Number of dentists taking medical card patients collapsing as scheme is ‘unfit for purpose’ – Irish Dental Association

The number of dentists providing some dental services to medical card patients has fallen from 1500 in 2019 to just over 600 this month.

here were 1100 dentists with contracts under the Dental Treatment Services Scheme (DTSS) in January and this has figure nearly halved in the past 10 months because it is “unfit for purpose”, the President of the Irish Dental Association has said.

Dr Caroline Robins said the scheme has remained largely unchanged since 1994 and that there are now around 600 dentists to cater for approximately 1.5 million DTSS patients.

“In 2019 we were sitting around 1500 [dentists in the scheme].

“By January of this year, we’re down to 1100. And the latest figures show that we have just over 600. The scheme is just unfit for purpose. It was developed in 1994. I graduated in 1995 – I don’t practise the same dentistry that I did in 1995,” Dr Robins said on Virgin Media’s Tonight Show.
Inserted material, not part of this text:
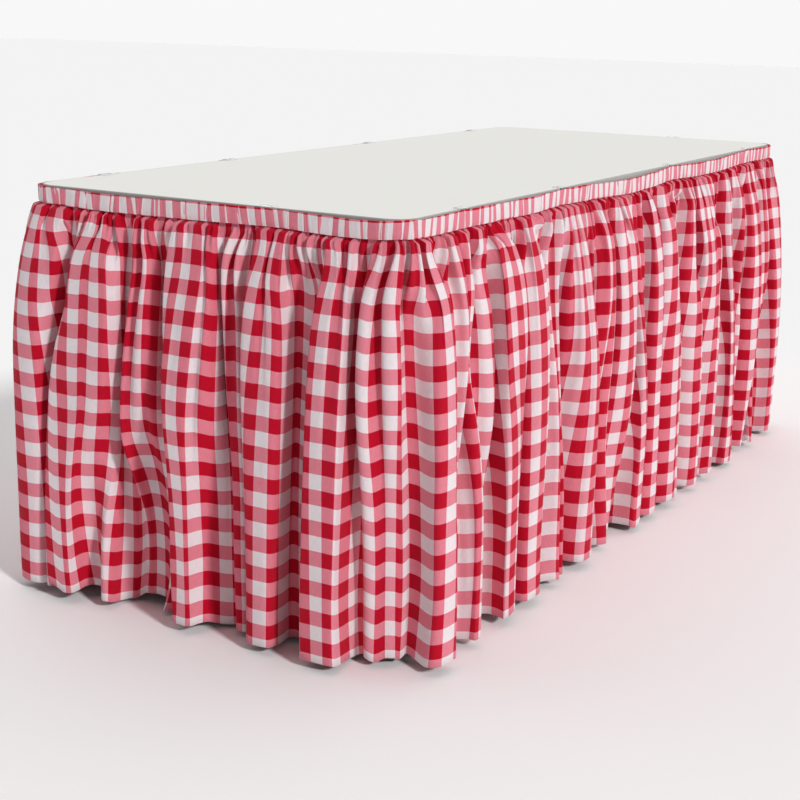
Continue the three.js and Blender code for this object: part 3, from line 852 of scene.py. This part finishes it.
def zincPlate():
    # pressed steel, bright zinc plated: blue-white metal with a patchy spangle and rolling lines
    material, tree = newMaterial("brightZincPlatedSteel")
    place = addNode(tree, "TexCoord", output="Object")
    patch = addNode(tree, "TexNoise", {"Vector": place, "Scale": 90.0, "Detail": 5.0, "Roughness": 0.7})
    rolledPlace = addNode(tree, "Mapping", {0: place, 3: (8, 700, 700)})
    rolled = addNode(tree, "TexNoise", {"Vector": rolledPlace, "Scale": 1.0, "Detail": 2.0})
    plate = addNode(tree, "Mix", {0: patch, 6: linear("#A9AEB4"), 7: linear("#D3D5D2")}, 2, data_type="RGBA")
    gloss = addNode(tree, "Math", {0: patch, 1: 0.3, 2: 0.2}, operation="MULTIPLY_ADD")
    relief = addNode(tree, "Bump", {"Height": rolled, "Distance": 0.0001, "Strength": 0.5})
    shader = addNode(tree, "BsdfPrincipled", {
        "Base Color": plate, "Roughness": gloss, "Normal": relief, "Metallic": 1.0})
    addNode(tree, "OutputMaterial", {"Surface": shader})
    return material


cloth = ginghamCloth()
# brushed nylon loops, knitted: dull and even
tapeFabric = plainMaterial("knittedNylonLoopTape", "#E9E9E6", 0.9, 900, 0.2)
# melamine laminate pressed on a fine matt plate: off-white, almost flat, a little sheen
laminate = plainMaterial("pressedMelamineLaminate", "#EBEAE4", 0.42, 260, 0.05, bump=0.0001)
# extruded vinyl: a plain mid grey, a little duller than the laminate. The grey is partly the vinyl's own
# colour and partly painted shade, standing in for the shadow line along the top's edge above the heading
greyVinylWithPaintedShade = plainMaterial("vinylMouldingGreyPaintedShade", "#A9A9A6", 0.45, 300, 0.05)
plywood = plywoodSheet()
timber = pineRunner()
paintedSteel = powderCoat()
zincSteel = zincPlate()
# moulded natural rubber: near black, matt and slightly pitted
rubber = plainMaterial("mouldedNaturalRubber", "#1B1B1C", 0.8, 400, 0.2)
clearPlastic = clearClip()

materialOfSlot = {
    "laminate": laminate, "plywood": plywood, "vinyl_edge": greyVinylWithPaintedShade, "timber": timber,
    "frame_steel": paintedSteel, "zinc_steel": zincSteel, "black_rubber": rubber,
    "white_tape": tapeFabric, "clear_plastic": clearPlastic,
}


def dressNodes():
    slots = {part["node"]: part["material_slot"] for part in frame["record"]["subparts"]}
    for name, node in frame["nodes"].items():
        material = materialOfSlot.get(slots[name])
        if material is None:
            continue
        node.data.materials.clear()
        node.data.materials.append(material)


studio = {
    "camera": (-2.890, -1.531, 1.048),  # left of the table, a little in front of it
    "yaw": 59.73, "pitch": 14.49, "roll": 1.22,  # degrees from +Y, downwards, and anticlockwise
    "lens": 68.2,
    "backdropSide": (0.85, 0.49, 0.15),  # the brighter side of the light dome, behind and above the table
    "domeDim": 0.08, "domeBright": 0.94,
    "domeBlend": 0.35,  # how gradually the dome goes from dim to bright
    "floorSize": 30,
    # a spread in degrees: the wider, the softer the shadow's edge
    "key": {"from": (-1.3, -3.2, 2.1), "strength": 2.02, "spread": 7},
    "fill": {"from": (-3.2, -1.8, 1.9), "strength": 0.06, "spread": 20},
}


def setCamera():
    yaw, pitch, roll = (math.radians(studio[key]) for key in ("yaw", "pitch", "roll"))
    forward = Vector((math.cos(pitch) * math.sin(yaw), math.cos(pitch) * math.cos(yaw), -math.sin(pitch)))
    right = forward.cross(Vector((0, 0, 1))).normalized()
    up = right.cross(forward)
    rolledRight = math.cos(roll) * right + math.sin(roll) * up
    rolledUp = -math.sin(roll) * right + math.cos(roll) * up
    data = bpy.data.cameras.new("studioCamera")
    data.lens = studio["lens"]
    data.sensor_width = 36
    camera = bpy.data.objects.new("studioCamera", data)
    turn = Matrix((rolledRight, rolledUp, -forward)).transposed()
    camera.matrix_world = Matrix.Translation(studio["camera"]) @ turn.to_4x4()
    bpy.context.scene.collection.objects.link(camera)
    bpy.context.scene.camera = camera


def addSun(name):
    lamp = bpy.data.lights.new(name, "SUN")
    lamp.energy = studio[name]["strength"]
    lamp.angle = math.radians(studio[name]["spread"])
    holder = bpy.data.objects.new(name, lamp)
    holder.rotation_euler = (-Vector(studio[name]["from"])).to_track_quat("-Z", "Y").to_euler()
    bpy.context.scene.collection.objects.link(holder)


def setStudio():
    # a wide white dome, brighter behind the table, and two soft far lamps before it
    world = bpy.data.worlds.new("paleStudio")
    world.use_nodes = True
    tree = world.node_tree
    background = tree.nodes["Background"]
    background.inputs[0].default_value = linear("#FFFFFF")
    towards = addNode(tree, "TexCoord", output="Generated")
    facing = addNode(tree, "VectorMath", {
        0: towards, 1: studio["backdropSide"]}, "Value", operation="DOT_PRODUCT")
    level = addNode(tree, "MapRange", {
        0: facing, 1: -studio["domeBlend"], 2: studio["domeBlend"],
        3: studio["domeDim"], 4: studio["domeBright"]})
    tree.links.new(level, background.inputs[1])
    bpy.context.scene.world = world
    addSun("key")
    addSun("fill")
    bpy.context.scene.view_settings.view_transform = "Standard"
    floorMesh = bmesh.new()
    bmesh.ops.create_grid(floorMesh, x_segments=1, y_segments=1, size=studio["floorSize"])
    data = bpy.data.meshes.new("studioFloor")
    floorMesh.to_mesh(data)
    floorMesh.free()
    floor = bpy.data.objects.new("studioFloor", data)
    material, tree = newMaterial("paleStudioFloor")
    shader = addNode(tree, "BsdfPrincipled", {"Base Color": linear("#FDFDFD"), "Roughness": 0.9})
    addNode(tree, "OutputMaterial", {"Surface": shader})
    data.materials.append(material)
    bpy.context.scene.collection.objects.link(floor)


setCamera()
setStudio()
dressNodes()

skirtNodes = [name for name in frame["nodes"] if name.startswith("skirt_") and "clip" not in name]
for number, (piece, flat) in enumerate(buildSkirt(cloth)):
    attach(piece, "table")
    if number == 0:
        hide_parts(*skirtNodes)
print("skirt hung")

sheet, moulding = makeTopPieces(laminate, greyVinylWithPaintedShade)
for piece, node, slot in ((sheet, "top_laminate", "laminate"), (moulding, "edge_moulding", "vinyl_edge")):
    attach(piece, "table")
    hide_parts(node)
print("top edged")

for end in ("left", "right"):
    standing = [f"leg_tube_{end}_front", f"leg_tube_{end}_back", f"cross_tube_{end}", f"pivot_tube_{end}"]
    for node in standing:
        tubePiece = makeTube(node, paintedSteel)
        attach(tubePiece, f"leg_set_{end}")
        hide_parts(node)
    for node in (f"foot_cap_{end}_front", f"foot_cap_{end}_back"):
        cap = makeFootCap(node, rubber)
        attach(cap, f"leg_set_{end}")
        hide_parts(node)
print("legs smoothed")

band, flat = buildHeading(cloth)
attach(band, "table")
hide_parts("header_band")
tape, flat = buildTape(tapeFabric)
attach(tape, "table")
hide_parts("loop_tape")
print("heading and tape sewn on")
Dr Robins said while the fees for dentists who participated in the DTSS were increased in May, that was the first time they were increased in 17 years and that most dentists were providing treatments under the scheme “at a loss” before this, because the fees were so low.

The increase has done little to stop the number of dentists resigning from the scheme.

Dr Robins said that dentists leaving the scheme was “not about money, but about patient care”.

She said that the contract under the DTSS dictates what a dentist can provide for a medical card patient and that, “I don’t want to treat my medical card patients any differently to my private patients”.

Fianna Fáil TD Barry Cowen confirmed a review of the DTSS has not yet begun, despite the fact that Minister for Health Stephen Donnelly told the Dáil in March that it would begin by “Q2” of this year.

Mr Cowen said Minister Donnelly has acknowledged that the scheme is not fit for purpose and has “committed to a root and branch review” of the DTSS. He also stated that the government allocated additional funding of €15m to dentistry this year.

The Irish Dental Association said that this will “do little to clear oral backlogs” when “spending on dental care was slashed by €100m per annum annually in 2009”.